The EIQuan system uses three different base learners (think of them as three chemists with different specialties), then combines their predictions using bootstrap aggregation. Bootstrap aggregation, or "bagging," is a technique where you train multiple versions of a model on slightly different random samples of your data, then average their outputs to reduce variance [2]. It's like polling a crowd, but making sure you're not accidentally asking the same person multiple times.
The researchers trained their model on 278 reference standards spanning 19 major chemical categories. That's not a huge training set by modern ML standards, but it's remarkably comprehensive for analytical chemistry work.
The Results: Better Than Guessing, Way Better Than Surrogates
Here's where things get interesting. The stacked ensemble model achieved quantification errors within a 3.79-fold range for 95% of predictions. In plain English: if the model says there's 100 units of a chemical, the actual amount is probably somewhere between 26 and 379 units.
That might sound imprecise, but compared to the surrogate-based methods everyone's been using? It's a massive improvement. The surrogate approach can easily be off by 10-fold or more, especially for chemicals that behave differently than their chosen stand-in [3].
The team applied their model to wastewater samples from an iron and steel corporation, quantifying total chemical concentrations ranging from 8.86 × 10³ to impressive levels across different sampling points. This kind of comprehensive chemical profiling was previously impossible without either a warehouse full of reference standards or a willingness to accept huge uncertainty.
Why This Actually Matters
Industrial wastewater isn't just academically interesting - it's a public health concern. Knowing that "some chemicals" are present versus knowing their approximate concentrations makes the difference between identifying a minor concern and catching a serious contamination event.
Nontargeted analysis has been growing rapidly as a field, with researchers increasingly using it to discover unexpected pollutants that traditional targeted methods would miss entirely [4]. But discovery without quantification is only half the battle. You can't set regulatory limits or assess health risks if you can only say "yep, it's there" without any sense of how much.

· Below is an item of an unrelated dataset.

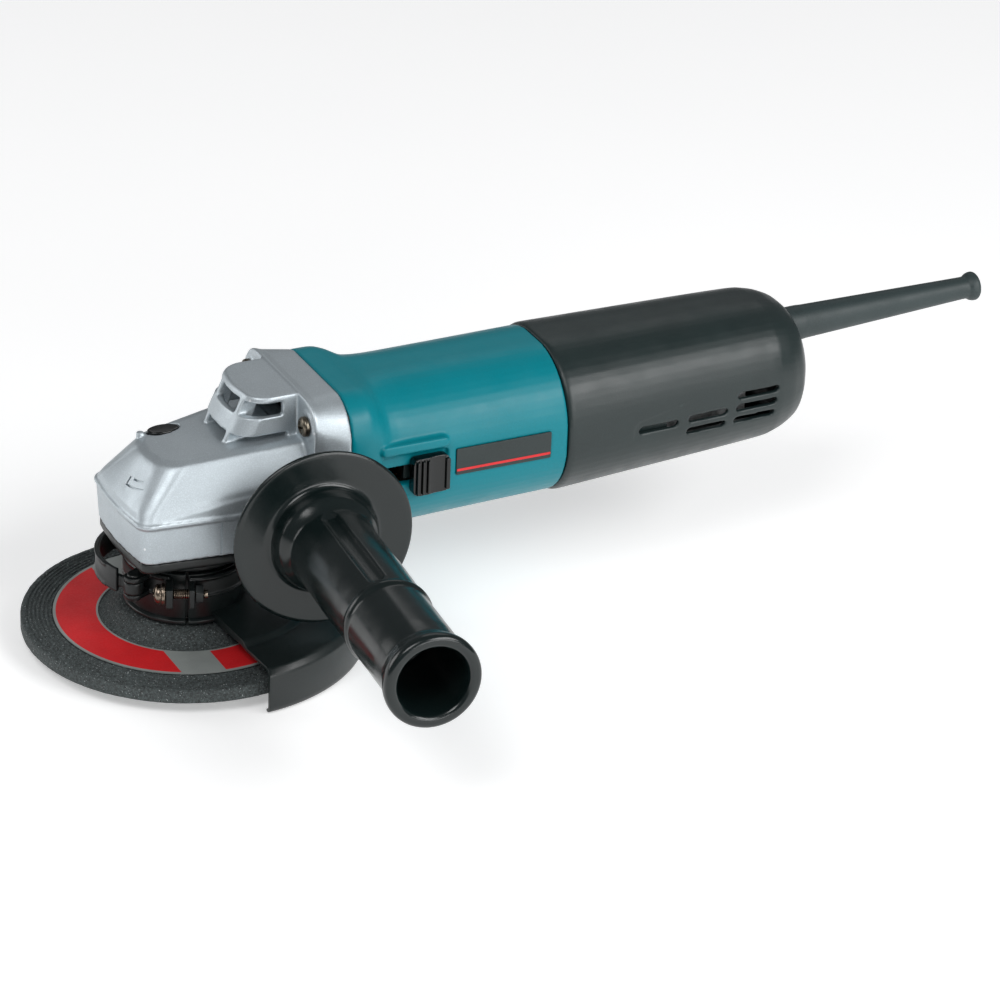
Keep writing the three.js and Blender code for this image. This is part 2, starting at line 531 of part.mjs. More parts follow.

The EIQuan approach could be particularly valuable for emerging contaminants - chemicals that are too new or too obscure to have established analytical methods. As new synthetic compounds enter the environment faster than labs can develop standards for them, ML-based quantification might be the only practical path forward [5].
The Bigger Picture
It's also a reminder that ML doesn't always need millions of training examples. With carefully curated domain knowledge (those 278 reference standards weren't randomly chosen), you can build useful predictive models even in data-scarce fields.
The wastewater flowing out of industrial facilities contains stories about what's happening inside - stories written in trace chemicals at parts-per-billion concentrations. Tools like EIQuan are teaching us to read those stories more completely.
References
-
Liu Y, Dong Q, Hu J, Yao C, Sun W. EIQuan: A Stacked Ensemble Learning-Based Predictor for Quantification of Nontargeted Chemicals in Gas Chromatography Coupled with Electron Ionization High-Resolution Mass Spectrometry Analysis. Environmental Science & Technology. 2025. DOI: 10.1021/acs.est.6c00394
-
Breiman L. Bagging predictors. Machine Learning. 1996;24(2):123-140. DOI: 10.1007/BF00058655
-
Hollender J, Schymanski EL, Singer HP, Ferguson PL. Nontarget Screening with High Resolution Mass Spectrometry in the Environment: Ready to Go? Environmental Science & Technology. 2017;51(20):11505-11512. DOI: 10.1021/acs.est.7b02184
-
Abrahamsson DP, et al. A Comprehensive Non-targeted Analysis Study of the Prenatal Exposome. Environmental Science & Technology. 2021;55(15):10542-10557. DOI: 10.1021/acs.est.1c01010
-
Wang Z, et al. Toward a Global Understanding of Chemical Pollution: A First Comprehensive Analysis of National and Regional Chemical Inventories. Environmental Science & Technology. 2020;54(5):2575-2584. DOI: 10.1021/acs.est.9b06379
Disclaimer: This blog post is a simplified summary of published research for educational purposes. The accompanying illustration is artistic and does not depict actual model architectures, data, or experimental results. Always refer to the original paper for technical details.